Algorithms / Indicator Variables
Least You Need to Know: Indicator Variables and Linearity of Expectation
Indicator variables turn counting questions into algebra. Define one indicator for each event of interest, sum them to count how many events occur, and then use linearity of expectation to compute the expected count. The key advantage is that independence is often unnecessary.
The least you need to know
- An indicator variable takes value 1 when an event happens and 0 otherwise.
- A total count can often be written as a sum of indicators.
- The expectation of an indicator is the probability of its event.
- Linearity of expectation says `E[X+Y]=E[X]+E[Y]` even without independence.
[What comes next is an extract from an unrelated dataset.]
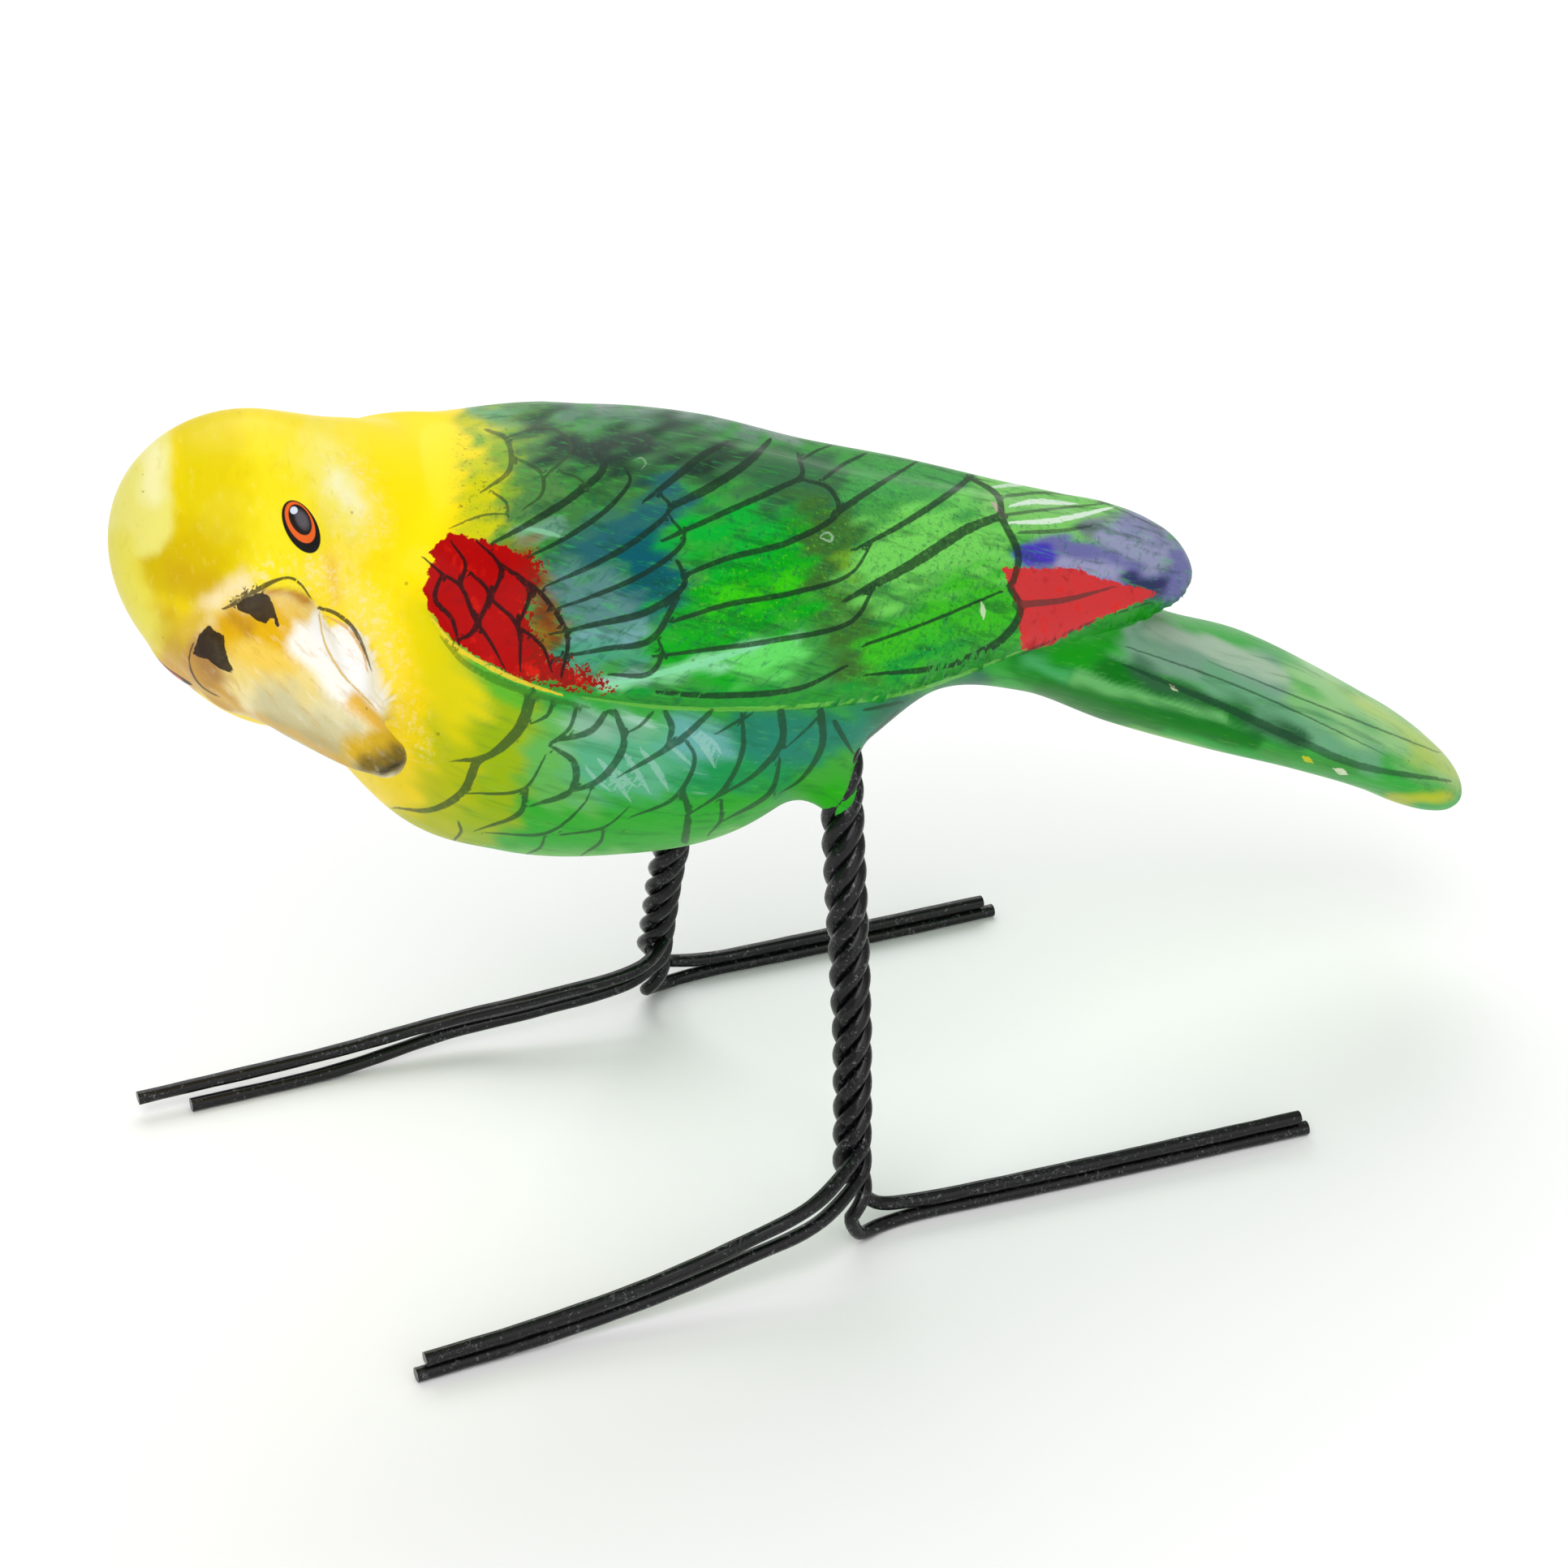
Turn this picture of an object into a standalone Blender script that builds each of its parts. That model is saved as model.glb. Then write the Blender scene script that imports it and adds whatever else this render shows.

- This method is standard for expected counts such as collisions, inversions, and matches.
Key notation
I_E
indicator variable of event `E`, equal to 1 if `E` happens and 0 otherwise
E[I_E]
probability that event `E` happens
linearity of expectation
expectation of a sum equals the sum of expectations
Tiny worked example
- Let `X` be the number of collisions in a hash table.
- Define `I_{i,j}=1` when keys `i` and `j` collide, else 0.
- Then `X = sum I_{i,j}` over all pairs.
- Taking expectations gives `E[X] = sum E[I_{i,j}] = sum P(i and j collide)`.
Common mistakes
- Students often overcomplicate expected counts by trying to compute the whole distribution.
- Linearity of expectation does not require the indicators to be independent.
- The main step is expressing the count as a sum of indicators.
How to recognize this kind of problem
- The prompt asks for an expected number of bad pairs, matches, collisions, or inversions.
- There is a natural yes/no event for each object or pair of objects.
- A sum of 0-1 variables counts the total of interest exactly.